Asteroitler ve Kuyruklu Yıldızlar: Tehdit mi Fırsat mı?
Asteroitler ve kuyruklu yıldızlar hem tehlikeli hem de umut verici gök cisimleridir. İnsanlık, bu gök cisimlerine yönelik tehlikeleri savuşturma konusunda ilerlemeler kaydederken, uzay madenciliği yoluyla onları fırsata dönüştürme potansiyeline de sahip. Gelecekte hem gezegenimizin güvenliği hem de uzay kaynaklarının kullanımı konusunda bu cisimler hakkında daha fazla bilgi edinmek, hem bilim hem de ekonomi dünyasında büyük adımlar atılmasını sağlayacaktır.
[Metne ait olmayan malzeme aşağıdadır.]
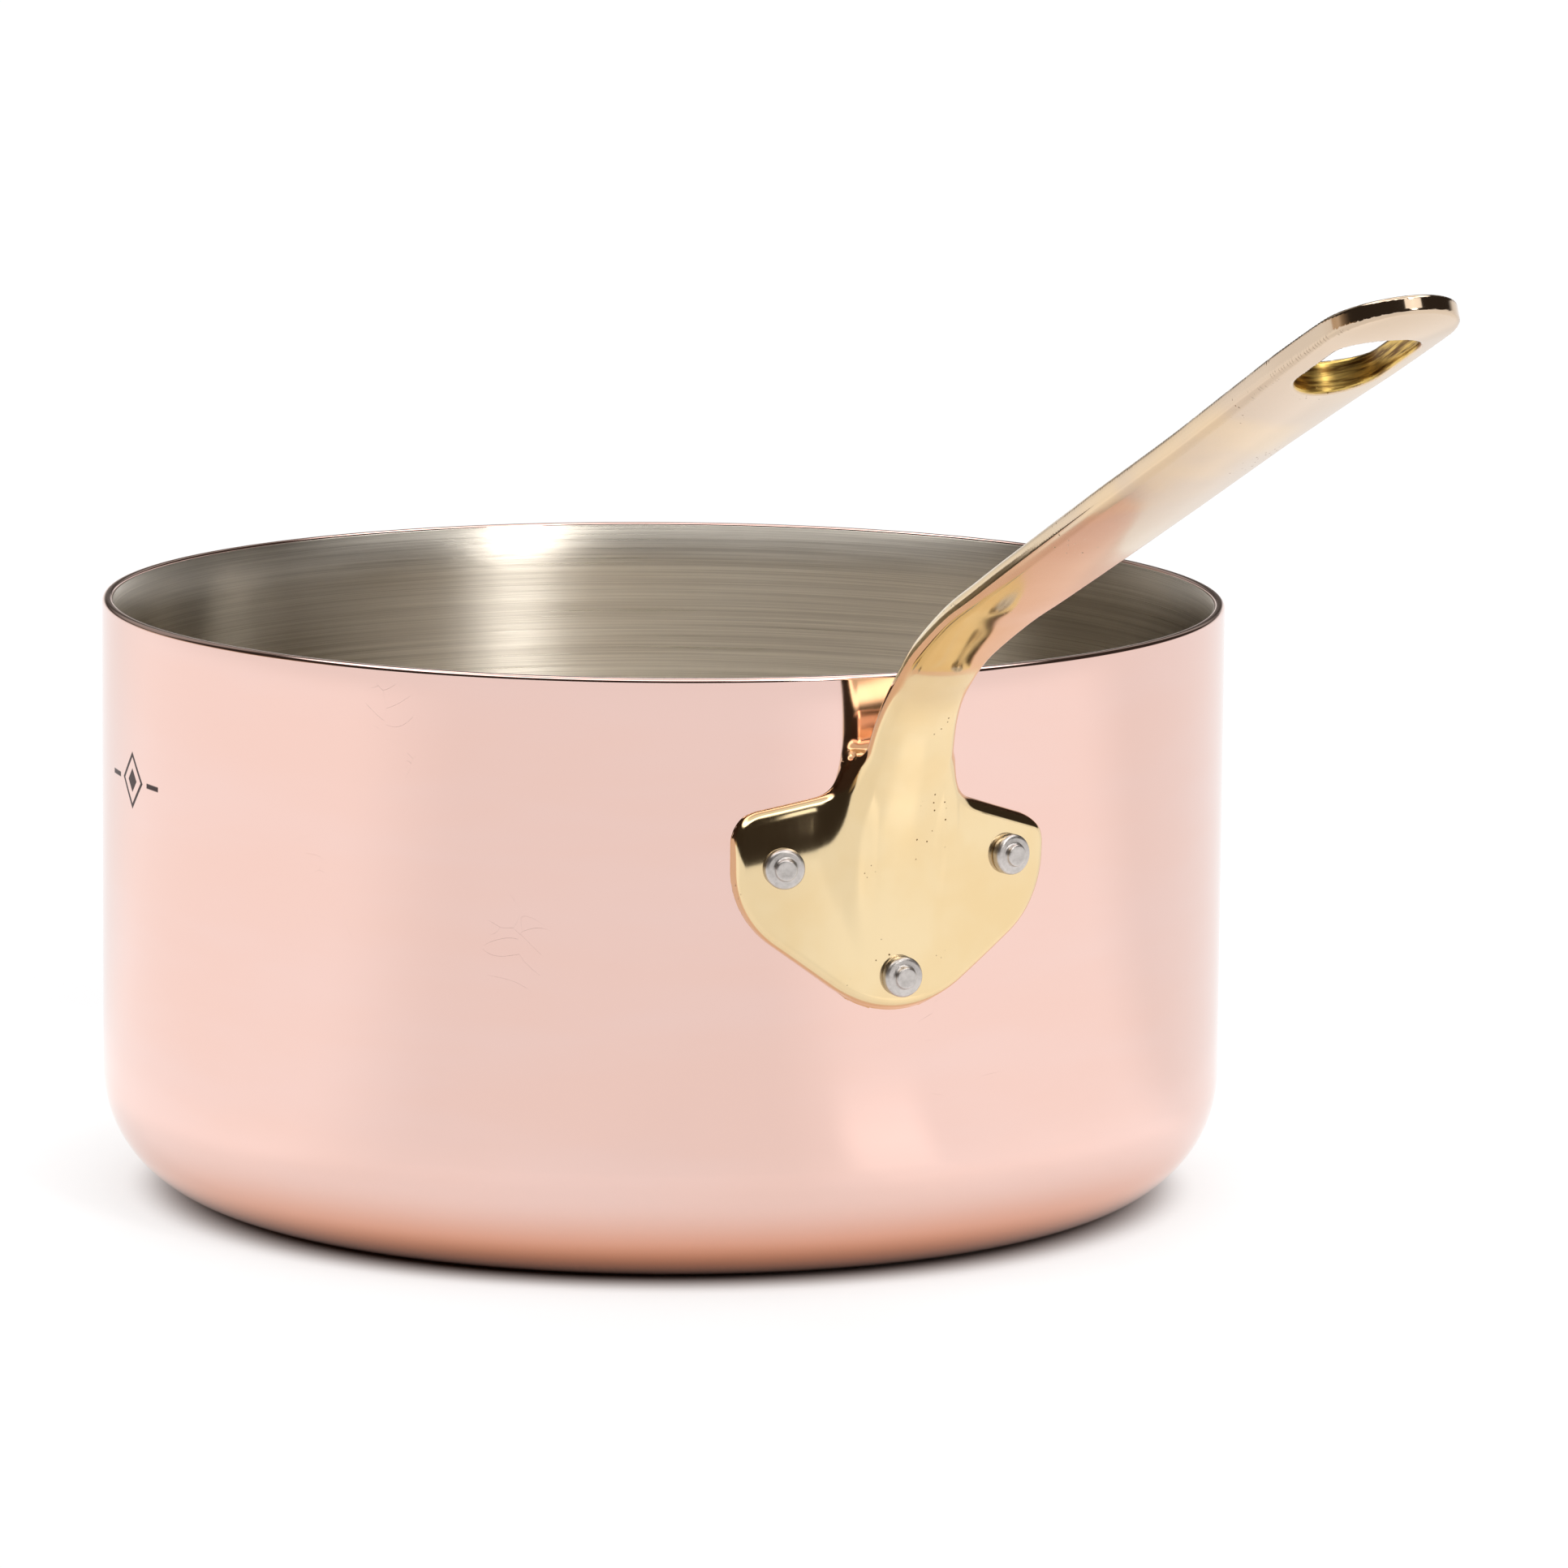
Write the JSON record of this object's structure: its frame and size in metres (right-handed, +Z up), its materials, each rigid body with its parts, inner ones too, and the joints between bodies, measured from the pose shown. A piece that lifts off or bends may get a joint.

Asteroitler ve kuyruklu yıldızlar, yalnızca bir tehdit unsuru olarak görülmemeli, aynı zamanda geleceğin en değerli kaynaklarını barındıran fırsatlar olarak değerlendirilmelidir. Bilim insanları ve uzay ajanslarının bu konuda yaptıkları çalışmalar, insanlık için yeni keşiflerin ve teknolojik ilerlemelerin önünü açabilir. Gelecekte, belki de bu gök cisimlerinden elde edilen kaynaklar, Dünya üzerindeki yaşamın sürdürülebilirliğini sağlayacak en kritik unsurlardan biri haline gelebilir.